From the listing that follows, extract every line and set it down unaltered.

-*-*-

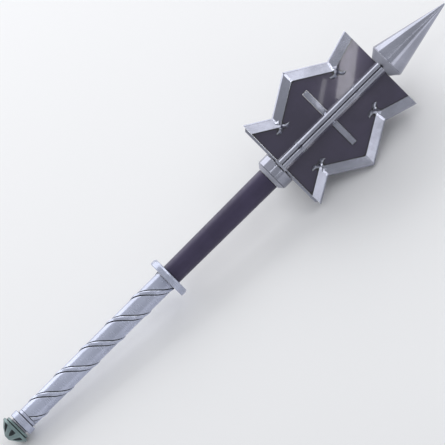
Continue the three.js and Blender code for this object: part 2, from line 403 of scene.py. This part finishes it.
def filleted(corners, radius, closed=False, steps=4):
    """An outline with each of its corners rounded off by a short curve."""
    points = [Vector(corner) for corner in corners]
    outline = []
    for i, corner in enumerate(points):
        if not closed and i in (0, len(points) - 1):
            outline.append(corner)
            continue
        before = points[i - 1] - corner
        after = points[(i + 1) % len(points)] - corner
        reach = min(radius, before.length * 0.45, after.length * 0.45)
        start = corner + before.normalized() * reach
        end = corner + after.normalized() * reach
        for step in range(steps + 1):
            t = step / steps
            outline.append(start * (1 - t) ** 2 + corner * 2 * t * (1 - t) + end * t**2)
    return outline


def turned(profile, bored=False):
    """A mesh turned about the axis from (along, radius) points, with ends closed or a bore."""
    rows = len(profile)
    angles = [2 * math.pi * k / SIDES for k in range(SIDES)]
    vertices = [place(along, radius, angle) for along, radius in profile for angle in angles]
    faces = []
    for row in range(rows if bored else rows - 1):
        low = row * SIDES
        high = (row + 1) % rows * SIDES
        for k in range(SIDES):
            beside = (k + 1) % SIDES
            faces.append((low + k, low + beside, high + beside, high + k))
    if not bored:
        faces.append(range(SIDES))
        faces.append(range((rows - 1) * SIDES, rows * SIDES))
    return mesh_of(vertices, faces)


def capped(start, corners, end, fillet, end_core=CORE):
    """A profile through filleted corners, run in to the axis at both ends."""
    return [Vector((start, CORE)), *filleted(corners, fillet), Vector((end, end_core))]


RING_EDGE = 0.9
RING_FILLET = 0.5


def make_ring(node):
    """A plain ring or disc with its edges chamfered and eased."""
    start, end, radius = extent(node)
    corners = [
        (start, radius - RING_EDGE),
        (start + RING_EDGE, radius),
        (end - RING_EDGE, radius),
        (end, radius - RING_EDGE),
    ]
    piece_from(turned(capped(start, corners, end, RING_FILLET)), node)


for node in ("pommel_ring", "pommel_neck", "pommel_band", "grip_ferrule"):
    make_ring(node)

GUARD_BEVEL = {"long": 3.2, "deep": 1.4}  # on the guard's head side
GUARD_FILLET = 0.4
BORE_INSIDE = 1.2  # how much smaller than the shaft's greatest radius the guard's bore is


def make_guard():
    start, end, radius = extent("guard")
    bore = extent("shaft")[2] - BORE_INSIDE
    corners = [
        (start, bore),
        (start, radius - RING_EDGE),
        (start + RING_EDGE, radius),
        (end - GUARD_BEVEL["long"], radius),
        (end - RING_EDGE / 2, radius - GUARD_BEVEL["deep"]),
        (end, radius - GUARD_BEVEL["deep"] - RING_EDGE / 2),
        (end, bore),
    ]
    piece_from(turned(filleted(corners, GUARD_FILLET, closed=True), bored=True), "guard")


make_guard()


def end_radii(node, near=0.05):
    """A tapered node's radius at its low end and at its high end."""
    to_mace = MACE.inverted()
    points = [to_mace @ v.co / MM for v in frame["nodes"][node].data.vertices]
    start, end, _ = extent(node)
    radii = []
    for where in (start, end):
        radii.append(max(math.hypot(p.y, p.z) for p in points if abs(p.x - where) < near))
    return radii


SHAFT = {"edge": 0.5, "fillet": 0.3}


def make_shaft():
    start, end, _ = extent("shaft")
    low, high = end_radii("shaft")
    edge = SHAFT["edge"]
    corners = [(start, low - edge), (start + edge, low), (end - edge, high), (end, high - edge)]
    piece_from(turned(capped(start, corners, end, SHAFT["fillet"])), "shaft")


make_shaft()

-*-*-

> EXPECTED ANSWER
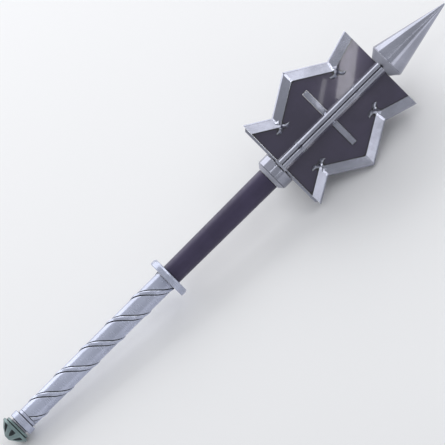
Continue the three.js and Blender code for this object: part 2, from line 403 of scene.py. This part finishes it.
def filleted(corners, radius, closed=False, steps=4):
    """An outline with each of its corners rounded off by a short curve."""
    points = [Vector(corner) for corner in corners]
    outline = []
    for i, corner in enumerate(points):
        if not closed and i in (0, len(points) - 1):
            outline.append(corner)
            continue
        before = points[i - 1] - corner
        after = points[(i + 1) % len(points)] - corner
        reach = min(radius, before.length * 0.45, after.length * 0.45)
        start = corner + before.normalized() * reach
        end = corner + after.normalized() * reach
        for step in range(steps + 1):
            t = step / steps
            outline.append(start * (1 - t) ** 2 + corner * 2 * t * (1 - t) + end * t**2)
    return outline


def turned(profile, bored=False):
    """A mesh turned about the axis from (along, radius) points, with ends closed or a bore."""
    rows = len(profile)
    angles = [2 * math.pi * k / SIDES for k in range(SIDES)]
    vertices = [place(along, radius, angle) for along, radius in profile for angle in angles]
    faces = []
    for row in range(rows if bored else rows - 1):
        low = row * SIDES
        high = (row + 1) % rows * SIDES
        for k in range(SIDES):
            beside = (k + 1) % SIDES
            faces.append((low + k, low + beside, high + beside, high + k))
    if not bored:
        faces.append(range(SIDES))
        faces.append(range((rows - 1) * SIDES, rows * SIDES))
    return mesh_of(vertices, faces)


def capped(start, corners, end, fillet, end_core=CORE):
    """A profile through filleted corners, run in to the axis at both ends."""
    return [Vector((start, CORE)), *filleted(corners, fillet), Vector((end, end_core))]


RING_EDGE = 0.9
RING_FILLET = 0.5


def make_ring(node):
    """A plain ring or disc with its edges chamfered and eased."""
    start, end, radius = extent(node)
    corners = [
        (start, radius - RING_EDGE),
        (start + RING_EDGE, radius),
        (end - RING_EDGE, radius),
        (end, radius - RING_EDGE),
    ]
    piece_from(turned(capped(start, corners, end, RING_FILLET)), node)


for node in ("pommel_ring", "pommel_neck", "pommel_band", "grip_ferrule"):
    make_ring(node)

GUARD_BEVEL = {"long": 3.2, "deep": 1.4}  # on the guard's head side
GUARD_FILLET = 0.4
BORE_INSIDE = 1.2  # how much smaller than the shaft's greatest radius the guard's bore is


def make_guard():
    start, end, radius = extent("guard")
    bore = extent("shaft")[2] - BORE_INSIDE
    corners = [
        (start, bore),
        (start, radius - RING_EDGE),
        (start + RING_EDGE, radius),
        (end - GUARD_BEVEL["long"], radius),
        (end - RING_EDGE / 2, radius - GUARD_BEVEL["deep"]),
        (end, radius - GUARD_BEVEL["deep"] - RING_EDGE / 2),
        (end, bore),
    ]
    piece_from(turned(filleted(corners, GUARD_FILLET, closed=True), bored=True), "guard")


make_guard()


def end_radii(node, near=0.05):
    """A tapered node's radius at its low end and at its high end."""
    to_mace = MACE.inverted()
    points = [to_mace @ v.co / MM for v in frame["nodes"][node].data.vertices]
    start, end, _ = extent(node)
    radii = []
    for where in (start, end):
        radii.append(max(math.hypot(p.y, p.z) for p in points if abs(p.x - where) < near))
    return radii


SHAFT = {"edge": 0.5, "fillet": 0.3}


def make_shaft():
    start, end, _ = extent("shaft")
    low, high = end_radii("shaft")
    edge = SHAFT["edge"]
    corners = [(start, low - edge), (start + edge, low), (end - edge, high), (end, high - edge)]
    piece_from(turned(capped(start, corners, end, SHAFT["fillet"])), "shaft")


make_shaft()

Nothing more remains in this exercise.